WORK TO COMPLETE:
Stop after the line containing "return [(u, -w)": print each line exactly from the first line of the listing up to that point.

DATA SECTION:
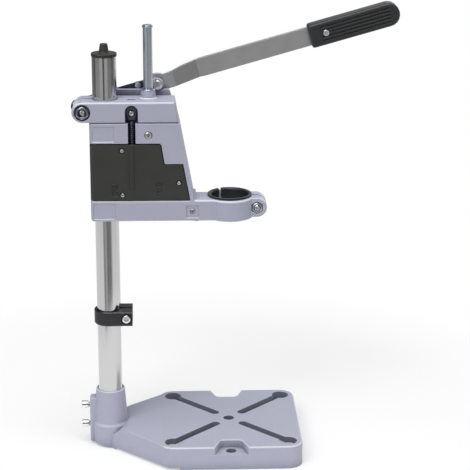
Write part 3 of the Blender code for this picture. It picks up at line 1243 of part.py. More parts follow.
def make_bar(steel):
    """The cranked flat steel bar."""
    front = BAR_FRONT_Y
    back = front + BAR_THICKNESS
    crank = BAR_CRANK_DEPTH
    end = BAR_LENGTH
    start = -BAR_END_REACH - BAR_NECK_HALF
    strip = [(start, front), (BAR_CRANK_START, front), (BAR_CRANK_END, front + crank), (end, front + crank),
             (end, back + crank), (BAR_CRANK_END, back + crank), (BAR_CRANK_START, back), (start, back)]
    made = prism("lever_bar", "XY", strip, -BAR_SWELL_RADIUS, BAR_SWELL_RADIUS)
    far = back + crank + OVERRUN
    side = prism("side", "XZ", bar_outline(), front - OVERRUN, far)
    swell = rod("swell", "Y", (0, 0, 0), BAR_SWELL_RADIUS - GAP, front - OVERRUN, far, SIDES_LARGE)
    tail = rod("tail", "Y", (-BAR_END_REACH, 0, 0), BAR_NECK_HALF, front - OVERRUN, far, SIDES_LARGE)
    add(side, swell, tail)
    combine(made, [side], "INTERSECT")
    tools = [rod("pivot", "Y", (0, 0, 0), PIVOT_BOLT_RADIUS + GAP, front - OVERRUN, far),
             rod("screw", "Y", (GRIP_SCREW_REACH, 0, 0), GRIP_SCREW_RADIUS + GAP, front - OVERRUN, far)]
    for reach in (RIVET_NEAR, RIVET_FAR):
        tools.append(rod("rivet", "Y", (-reach, 0, RIVET_OFFSET), RIVET_RADIUS + GAP, front - OVERRUN, far))
    cut(made, *tools)
    return finish(swing(made), steel)


def bar_outline():
    """The bar's width along its length: narrow to the crank, full width beyond it."""
    half = [(-BAR_END_REACH, BAR_NECK_HALF), (BAR_CRANK_START, BAR_NECK_HALF),
            (BAR_CRANK_END, BAR_HALF - CAST_EDGE / 2),
            (BAR_CRANK_END + BAR_THICKNESS, BAR_HALF), (BAR_LENGTH, BAR_HALF)]
    return [(u, -w) for u, w in half] + [(u, w) for u, w in reversed(half)]


def fulcrum_at_rest():
    """Where the fulcrum lies in the level lever's own plane when the lever is up."""
    angle = math.radians(LEVER_DEG)
    across = LOBE_X - PIVOT_X
    down = LOBE_Z - PIVOT_Z
    along = across * math.cos(angle) + down * math.sin(angle)
    return along, down * math.cos(angle) - across * math.sin(angle)


def make_inner_arm(black):
    """The black plate from the bar to the fulcrum, with the slot that lets the fulcrum slide."""
    pin_x, pin_z = fulcrum_at_rest()
    half = (ARM_PLATE_TOP + ARM_PLATE_BOTTOM) / 2
    middle = (ARM_PLATE_TOP - ARM_PLATE_BOTTOM) / 2
    points = [(-ARM_PLATE_START, -ARM_PLATE_BOTTOM), (-ARM_PLATE_START, ARM_PLATE_TOP)]
    points += arc((pin_x - ARM_PLATE_END, middle), half, 90, 270)
    front = ARM_PLATE_FRONT_Y
    made = prism("lever_inner_arm", "XZ", points, front, ARM_PLATE_BACK_Y)
    height = pin_z + FULCRUM_SLOT_RISE
    near = pin_x + FULCRUM_SLOT_BEFORE - FULCRUM_SLOT_HALF
    far = pin_x - FULCRUM_SLOT_AFTER + FULCRUM_SLOT_HALF
    slot = arc((near, height), FULCRUM_SLOT_HALF, -90, 90) + arc((far, height), FULCRUM_SLOT_HALF, 90, 270)
    back = ARM_PLATE_BACK_Y + OVERRUN
    tools = [prism("slot", "XZ", slot, front - OVERRUN, back)]
    for reach in (RIVET_NEAR, RIVET_FAR):
        tools.append(rod("rivet", "Y", (-reach, 0, RIVET_OFFSET), RIVET_RADIUS + GAP, front - OVERRUN, back))
    cut(made, *tools)
    return finish(swing(made), black)


def make_rivet(name, reach, steel):
    """A rivet through the inner arm and the bar."""
    front = ARM_PLATE_FRONT_Y - GAP
    back = BAR_FRONT_Y + BAR_THICKNESS + GAP
    place = (-reach, 0, RIVET_OFFSET)
    made = rod(name, "Y", place, RIVET_HEAD_RADIUS, front - RIVET_FRONT_LENGTH, front)
    add(made, rod("shank", "Y", place, RIVET_RADIUS, front - RIVET_FRONT_LENGTH / 2,
                  back + RIVET_BACK_LENGTH / 2))
    add(made, rod("tail", "Y", place, RIVET_HEAD_RADIUS, back, back + RIVET_BACK_LENGTH))
    return finish(swing(made), steel)


def make_pivot_bolt(steel):
    """The bolt that the lever turns on."""
    washer = BACK_PLATE_FRONT - GAP - PIVOT_WASHER_LENGTH
    seat = washer - GAP
    head = (PIVOT_HEAD_RADIUS, seat - PIVOT_HEAD_LENGTH, seat)
    nut_end = BAR_FRONT_Y + BAR_THICKNESS + GAP + PIVOT_NUT_LENGTH
    shank = (PIVOT_BOLT_RADIUS, seat, nut_end + THREAD_STICK_OUT)
    return finish(headed_screw("pivot_bolt", "Y", (PIVOT_X, 0, PIVOT_Z), head, shank), steel)


def make_pivot_washer(steel):
    """The washer under the pivot bolt's head."""
    end = BACK_PLATE_FRONT - GAP
    made = tube("pivot_washer", "Y", (PIVOT_X, 0, PIVOT_Z), PIVOT_BOLT_RADIUS + GAP, PIVOT_WASHER_RADIUS,
                end - PIVOT_WASHER_LENGTH, end, SIDES_MEDIUM)
    return finish(made, steel)


def make_pivot_spacer(steel):
    """The ring between the ear and the lever."""
    made = tube("pivot_spacer", "Y", (PIVOT_X, 0, PIVOT_Z), PIVOT_BOLT_RADIUS + GAP, PIVOT_SPACER_RADIUS,
                BACK_PLATE_BACK + GAP, BAR_FRONT_Y - GAP, SIDES_MEDIUM)
    return finish(made, steel)


def grip_middle_y():
    """The depth of the grip's middle plane."""
    return BAR_FRONT_Y + BAR_CRANK_DEPTH + BAR_THICKNESS / 2


def make_grip(black):
    """The grip: a rounded black handle with grooves along both faces."""
    round_end = arc((GRIP_END - GRIP_HALF_WIDTH, 0), GRIP_HALF_WIDTH, -90, 90)
    points = [(GRIP_START, -GRIP_HALF_WIDTH), *round_end, (GRIP_START, GRIP_HALF_WIDTH)]
    middle = grip_middle_y()
    made = prism("grip", "XZ", points, middle - GRIP_HALF_THICKNESS, middle + GRIP_HALF_THICKNESS, GRIP_EDGE)
    slot_half = BAR_THICKNESS / 2 + GAP
    slot_low = (GRIP_START - OVERRUN, middle - slot_half, -BAR_HALF - GAP)
    tools = [box("bar", slot_low, (BAR_LENGTH + GAP, middle + slot_half, BAR_HALF + GAP))]
    for index in range(GRIP_GROOVES):
        height = (index - (GRIP_GROOVES - 1) / 2) * GRIP_GROOVE_PITCH
        for side in (-1, 1):
            outer = middle + side * (GRIP_HALF_THICKNESS + OVERRUN)
            inner = middle + side * (GRIP_HALF_THICKNESS - GRIP_GROOVE_DEPTH)
            low = (GRIP_START + GRIP_GROOVE_INSET, min(outer, inner), height - GRIP_GROOVE_HALF)
            high = (GRIP_END - GRIP_GROOVE_STOP, max(outer, inner), height + GRIP_GROOVE_HALF)
            tools.append(box("groove", low, high))
    front = middle - GRIP_HALF_THICKNESS
    place = (GRIP_SCREW_REACH, 0, 0)
    head = GRIP_SCREW_HEAD_LENGTH
    tools.append(rod("recess", "Y", place, GRIP_SCREW_HEAD_RADIUS + GAP, front - OVERRUN,
                     front + head + GAP))
    tools.append(rod("hole", "Y", place, GRIP_SCREW_RADIUS + GAP, front - OVERRUN,
                     front + GRIP_SCREW_LENGTH + head))
    cut(made, *tools)
    return finish(swing(made), black)


def make_grip_screw(steel):
    """The screw that holds the grip on the bar."""
    front = grip_middle_y() - GRIP_HALF_THICKNESS
    seat = front + GRIP_SCREW_HEAD_LENGTH
    head = (GRIP_SCREW_HEAD_RADIUS, front, seat)
    shank = (GRIP_SCREW_RADIUS, seat, front + GRIP_SCREW_LENGTH)
    return finish(swing(headed_screw("grip_screw", "Y", (GRIP_SCREW_REACH, 0, 0), head, shank)), steel)


def main():
    clear_scene()
    cast = paint("cast_paint", (0.36, 0.36, 0.44), 0.5, 0.0)
    chrome = paint("chrome", (0.62, 0.62, 0.62), 0.2, 1.0)
    steel = paint("steel", (0.45, 0.45, 0.46), 0.4, 1.0)
    zinc = paint("zinc", (0.55, 0.60, 0.66), 0.3, 1.0)
    black = paint("black_plastic", (0.03, 0.03, 0.03), 0.5, 0.0)
    dark = paint("dark_metal", (0.06, 0.06, 0.07), 0.45, 0.6)
    stud_place = (LOBE_X, 0, LOBE_Z)
    lug_place = (LUG_X, 0, LUG_Z)
    pivot_place = (PIVOT_X, 0, PIVOT_Z)
    ring_place = (RING_SCREW_X, 0, RING_BOTTOM_Z + RING_HEIGHT / 2)
    base = [make_base(cast), make_socket_bolt("socket_bolt_upper", SOCKET_BOLT_UPPER_Z, zinc),
            make_socket_bolt("socket_bolt_lower", SOCKET_BOLT_LOWER_Z, zinc)]
    column = [make_column(chrome), make_cap(black)]
    ring = [make_stop_ring(dark), make_ring_screw(dark),
            make_nut("stop_ring_nut", ring_place, RING_NUT_RADIUS, RING_SCREW_RADIUS, RING_LUG_BACK + GAP,
                     RING_NUT_LENGTH, steel)]
    front_nut = -FRONT_DEPTH + LOBE_BORE_DEPTH - GAP - CLAMP_NUT_LENGTH
    fulcrum_nut = ARM_PLATE_BACK_Y + 2 * GAP + FULCRUM_WASHER_LENGTH
    head = [make_head(cast), make_stud(zinc),
            make_nut("clamp_front_nut", stud_place, CLAMP_NUT_RADIUS, STUD_RADIUS, front_nut,
                     CLAMP_NUT_LENGTH, dark),
            make_nut("clamp_rear_nut", stud_place, CLAMP_NUT_RADIUS, STUD_RADIUS, HEAD_BACK_DEPTH + GAP,
                     CLAMP_NUT_LENGTH, zinc),
            make_fulcrum_washer(zinc),
            make_nut("fulcrum_nut", stud_place, FULCRUM_NUT_RADIUS, FULCRUM_RADIUS, fulcrum_nut,
                     FULCRUM_NUT_LENGTH, zinc),
            make_guide(zinc), make_eye(dark), make_eye_screw(steel), make_spring(dark)]
    pivot_nut = BAR_FRONT_Y + BAR_THICKNESS + GAP
    carriage = [make_carriage(cast), make_bush("upper_bush", BAND_BOTTOM_Z + CAST_EDGE,
                                               CARRIAGE_TOP_Z - CAST_EDGE, black),
                make_bush("lower_bush", ARM_BOTTOM_Z + CAST_EDGE, ARM_TOP_Z - CAST_EDGE, black),
                make_cover(black), *make_cover_screws(zinc), make_insert(black), make_collar_bolt(zinc),
                make_nut("collar_nut", lug_place, COLLAR_NUT_RADIUS, COLLAR_BOLT_RADIUS, collar_nut_front(),
                         COLLAR_NUT_LENGTH, zinc),
                make_set_screw(zinc), make_rod(zinc), make_rod_ring(zinc), make_rod_screw(zinc),
                make_pivot_bolt(zinc), make_pivot_washer(zinc), make_pivot_spacer(zinc),
                make_nut("pivot_nut", pivot_place, PIVOT_NUT_RADIUS, PIVOT_BOLT_RADIUS, pivot_nut,
                         PIVOT_NUT_LENGTH, zinc)]
    lever = [make_bar(steel), make_inner_arm(dark), make_rivet("lever_rivet_near", RIVET_NEAR, zinc),
             make_rivet("lever_rivet_far", RIVET_FAR, zinc), make_grip(black), make_grip_screw(dark)]
    stand = carry("stand", (0, 0, 0), None, base)
    swivel = carry("column_axis", (0, 0, COLUMN_FOOT_Z), stand, column)
    carry("stop_ring_axis", (0, 0, RING_BOTTOM_Z), swivel, ring)
    sleeve = carry("head_axis", (0, 0, HEAD_BOTTOM_Z), swivel, head)
    slide = carry("carriage_axis", (0, 0, CARRIAGE_TOP_Z), sleeve, carriage)
    carry("lever_pivot", pivot_place, slide, lever)


main()
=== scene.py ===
# %% [markdown]
# A drill stand, dressed for a studio picture
# The packed CAD model gives the fixed frame: six bodies that move on joints, and 42 solid nodes.
# This lesson keeps that frame and gives every node a real surface: rounded castings, turned steel, a wound
# spring, moulded plastic. Each cell says what a piece is and how it could be made, and then makes it.

# %% Load the frame
import json
import math

import bmesh
import bpy
from mathutils import Matrix, Vector
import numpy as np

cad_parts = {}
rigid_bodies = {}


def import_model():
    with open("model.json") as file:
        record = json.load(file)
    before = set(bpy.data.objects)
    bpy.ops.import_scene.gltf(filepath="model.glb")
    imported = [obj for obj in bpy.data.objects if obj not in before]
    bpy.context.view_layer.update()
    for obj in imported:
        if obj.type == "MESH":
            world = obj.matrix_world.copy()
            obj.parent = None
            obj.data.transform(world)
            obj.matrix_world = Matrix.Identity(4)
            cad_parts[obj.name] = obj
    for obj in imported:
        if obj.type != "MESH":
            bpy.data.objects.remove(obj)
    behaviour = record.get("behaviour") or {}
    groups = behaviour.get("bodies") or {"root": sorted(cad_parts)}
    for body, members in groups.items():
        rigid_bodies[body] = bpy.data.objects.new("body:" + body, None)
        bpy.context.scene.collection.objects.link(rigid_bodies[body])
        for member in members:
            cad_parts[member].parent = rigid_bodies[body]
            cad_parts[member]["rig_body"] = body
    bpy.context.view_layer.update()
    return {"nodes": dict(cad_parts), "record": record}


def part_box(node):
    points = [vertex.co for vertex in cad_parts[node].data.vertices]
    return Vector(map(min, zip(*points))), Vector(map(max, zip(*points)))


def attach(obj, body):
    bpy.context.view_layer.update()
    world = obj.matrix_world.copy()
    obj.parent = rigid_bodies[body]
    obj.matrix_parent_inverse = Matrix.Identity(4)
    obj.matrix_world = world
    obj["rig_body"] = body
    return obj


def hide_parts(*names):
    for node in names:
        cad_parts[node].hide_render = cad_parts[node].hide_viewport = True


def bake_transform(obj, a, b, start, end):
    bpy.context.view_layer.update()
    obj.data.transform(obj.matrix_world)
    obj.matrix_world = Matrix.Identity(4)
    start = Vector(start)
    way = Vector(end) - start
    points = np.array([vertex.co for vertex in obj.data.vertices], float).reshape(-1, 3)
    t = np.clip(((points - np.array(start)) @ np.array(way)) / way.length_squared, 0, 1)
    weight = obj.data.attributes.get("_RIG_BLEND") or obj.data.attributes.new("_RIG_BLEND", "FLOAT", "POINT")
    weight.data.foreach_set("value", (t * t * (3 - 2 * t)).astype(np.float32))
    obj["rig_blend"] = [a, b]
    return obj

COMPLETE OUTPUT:
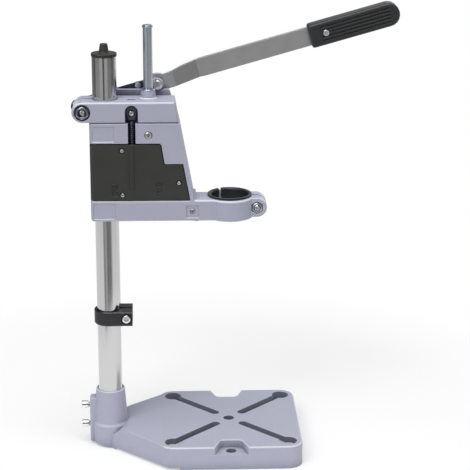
Write part 3 of the Blender code for this picture. It picks up at line 1243 of part.py. More parts follow.
def make_bar(steel):
    """The cranked flat steel bar."""
    front = BAR_FRONT_Y
    back = front + BAR_THICKNESS
    crank = BAR_CRANK_DEPTH
    end = BAR_LENGTH
    start = -BAR_END_REACH - BAR_NECK_HALF
    strip = [(start, front), (BAR_CRANK_START, front), (BAR_CRANK_END, front + crank), (end, front + crank),
             (end, back + crank), (BAR_CRANK_END, back + crank), (BAR_CRANK_START, back), (start, back)]
    made = prism("lever_bar", "XY", strip, -BAR_SWELL_RADIUS, BAR_SWELL_RADIUS)
    far = back + crank + OVERRUN
    side = prism("side", "XZ", bar_outline(), front - OVERRUN, far)
    swell = rod("swell", "Y", (0, 0, 0), BAR_SWELL_RADIUS - GAP, front - OVERRUN, far, SIDES_LARGE)
    tail = rod("tail", "Y", (-BAR_END_REACH, 0, 0), BAR_NECK_HALF, front - OVERRUN, far, SIDES_LARGE)
    add(side, swell, tail)
    combine(made, [side], "INTERSECT")
    tools = [rod("pivot", "Y", (0, 0, 0), PIVOT_BOLT_RADIUS + GAP, front - OVERRUN, far),
             rod("screw", "Y", (GRIP_SCREW_REACH, 0, 0), GRIP_SCREW_RADIUS + GAP, front - OVERRUN, far)]
    for reach in (RIVET_NEAR, RIVET_FAR):
        tools.append(rod("rivet", "Y", (-reach, 0, RIVET_OFFSET), RIVET_RADIUS + GAP, front - OVERRUN, far))
    cut(made, *tools)
    return finish(swing(made), steel)


def bar_outline():
    """The bar's width along its length: narrow to the crank, full width beyond it."""
    half = [(-BAR_END_REACH, BAR_NECK_HALF), (BAR_CRANK_START, BAR_NECK_HALF),
            (BAR_CRANK_END, BAR_HALF - CAST_EDGE / 2),
            (BAR_CRANK_END + BAR_THICKNESS, BAR_HALF), (BAR_LENGTH, BAR_HALF)]
    return [(u, -w) for u, w in half] + [(u, w) for u, w in reversed(half)]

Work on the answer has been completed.